** begin Information shown **
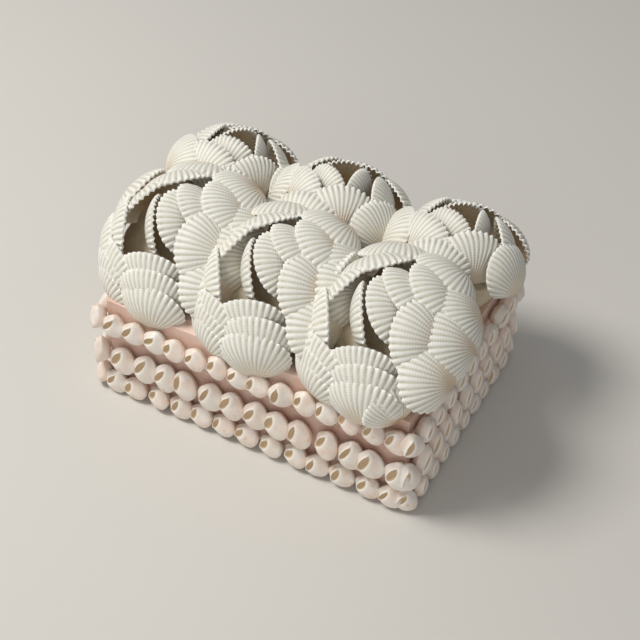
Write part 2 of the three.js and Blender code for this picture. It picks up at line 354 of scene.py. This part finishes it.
def ark_valve(bm, layers, place, size, rng):
    """One valve: a grid bent to a ribbed fan, given a wall, and set in place."""
    growth, lot, _ = layers
    height = VALVE["height"] * size
    width = VALVE["width"] * size
    depth = VALVE["depth"] * size
    ribs = rng.choice(RIB_COUNTS)
    stain = rng.random()
    columns = ribs * COLUMNS_PER_RIB
    arch_span = math.cos(BEAK_ARCH) - math.cos(MARGIN_ARCH)
    sheet = bmesh.ops.create_grid(bm, x_segments=columns, y_segments=GROWTH_ROWS, size=1)["verts"]
    for v in sheet:
        v[growth] = v.co
    faces = list({f for v in sheet for f in v.link_faces})
    wall = bmesh.ops.extrude_face_region(bm, geom=faces, use_keep_orig=True)["geom"]
    outer = {e for e in wall if isinstance(e, bmesh.types.BMVert)}
    for v in [*sheet, *outer]:
        x, y, _ = v[growth]
        outside = v in outer
        along = 1 - (1 - (y + 1) / 2) ** ROW_CROWDING
        angle = x * VALVE_FAN
        crest = abs(math.cos(math.pi * (x + 1) / 2 * ribs)) ** RIB_SHARPNESS
        edge = smooth_step(MARGIN_BAND, 1, along)
        reach = rib_length(angle, height, width) + TOOTH * (crest - 0.5) * edge
        arch = BEAK_ARCH + (MARGIN_ARCH - BEAK_ARCH) * along
        out = reach * (math.cos(BEAK_ARCH) - math.cos(arch)) / arch_span
        chord = math.sin(BEAK_ARCH) * (1 - along) + math.sin(MARGIN_ARCH) * along
        side = math.cos(0.95 * angle) ** 0.8
        beak_rise = BEAK_FULLNESS * math.sin(BEAK_ARCH) * (1 - along)
        rise = depth * (side * (math.sin(arch) - chord) + beak_rise)
        corrugation = RIB_HEIGHT * (crest - 0.4) * along ** 0.8
        if outside:
            rise += corrugation
        else:
            wall_here = VALVE["wall"] * (1 - 0.15 * edge)
            out *= 1 - wall_here * (1 - 0.5 * edge) / reach
            rise = rise * (1 - wall_here / depth) - 0.6 * wall_here * edge
            rise += corrugation * smooth_step(0.2, 0.9, along)
        v.co = place @ Vector((out * math.sin(angle), out * math.cos(angle), rise))
        # The third value, the rib crest, also drives the painted shade in the grooves in the material
        v[growth] = (0 if outside else 1, along, crest)
        v[lot] = stain
    made = {f for v in [*sheet, *outer] for f in v.link_faces}
    bmesh.ops.recalc_face_normals(bm, faces=list(made))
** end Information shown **
Task objective: Print the complete listing again, exactly as it stands.

Solution for this task:
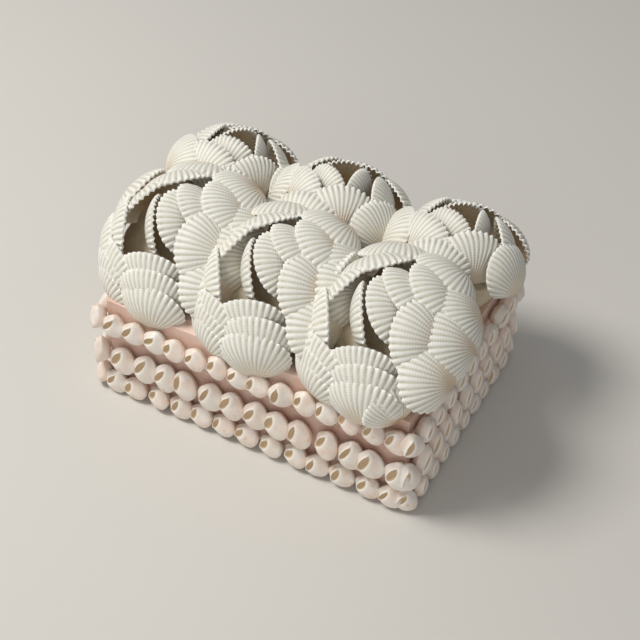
Write part 2 of the three.js and Blender code for this picture. It picks up at line 354 of scene.py. This part finishes it.
def ark_valve(bm, layers, place, size, rng):
    """One valve: a grid bent to a ribbed fan, given a wall, and set in place."""
    growth, lot, _ = layers
    height = VALVE["height"] * size
    width = VALVE["width"] * size
    depth = VALVE["depth"] * size
    ribs = rng.choice(RIB_COUNTS)
    stain = rng.random()
    columns = ribs * COLUMNS_PER_RIB
    arch_span = math.cos(BEAK_ARCH) - math.cos(MARGIN_ARCH)
    sheet = bmesh.ops.create_grid(bm, x_segments=columns, y_segments=GROWTH_ROWS, size=1)["verts"]
    for v in sheet:
        v[growth] = v.co
    faces = list({f for v in sheet for f in v.link_faces})
    wall = bmesh.ops.extrude_face_region(bm, geom=faces, use_keep_orig=True)["geom"]
    outer = {e for e in wall if isinstance(e, bmesh.types.BMVert)}
    for v in [*sheet, *outer]:
        x, y, _ = v[growth]
        outside = v in outer
        along = 1 - (1 - (y + 1) / 2) ** ROW_CROWDING
        angle = x * VALVE_FAN
        crest = abs(math.cos(math.pi * (x + 1) / 2 * ribs)) ** RIB_SHARPNESS
        edge = smooth_step(MARGIN_BAND, 1, along)
        reach = rib_length(angle, height, width) + TOOTH * (crest - 0.5) * edge
        arch = BEAK_ARCH + (MARGIN_ARCH - BEAK_ARCH) * along
        out = reach * (math.cos(BEAK_ARCH) - math.cos(arch)) / arch_span
        chord = math.sin(BEAK_ARCH) * (1 - along) + math.sin(MARGIN_ARCH) * along
        side = math.cos(0.95 * angle) ** 0.8
        beak_rise = BEAK_FULLNESS * math.sin(BEAK_ARCH) * (1 - along)
        rise = depth * (side * (math.sin(arch) - chord) + beak_rise)
        corrugation = RIB_HEIGHT * (crest - 0.4) * along ** 0.8
        if outside:
            rise += corrugation
        else:
            wall_here = VALVE["wall"] * (1 - 0.15 * edge)
            out *= 1 - wall_here * (1 - 0.5 * edge) / reach
            rise = rise * (1 - wall_here / depth) - 0.6 * wall_here * edge
            rise += corrugation * smooth_step(0.2, 0.9, along)
        v.co = place @ Vector((out * math.sin(angle), out * math.cos(angle), rise))
        # The third value, the rib crest, also drives the painted shade in the grooves in the material
        v[growth] = (0 if outside else 1, along, crest)
        v[lot] = stain
    made = {f for v in [*sheet, *outer] for f in v.link_faces}
    bmesh.ops.recalc_face_normals(bm, faces=list(made))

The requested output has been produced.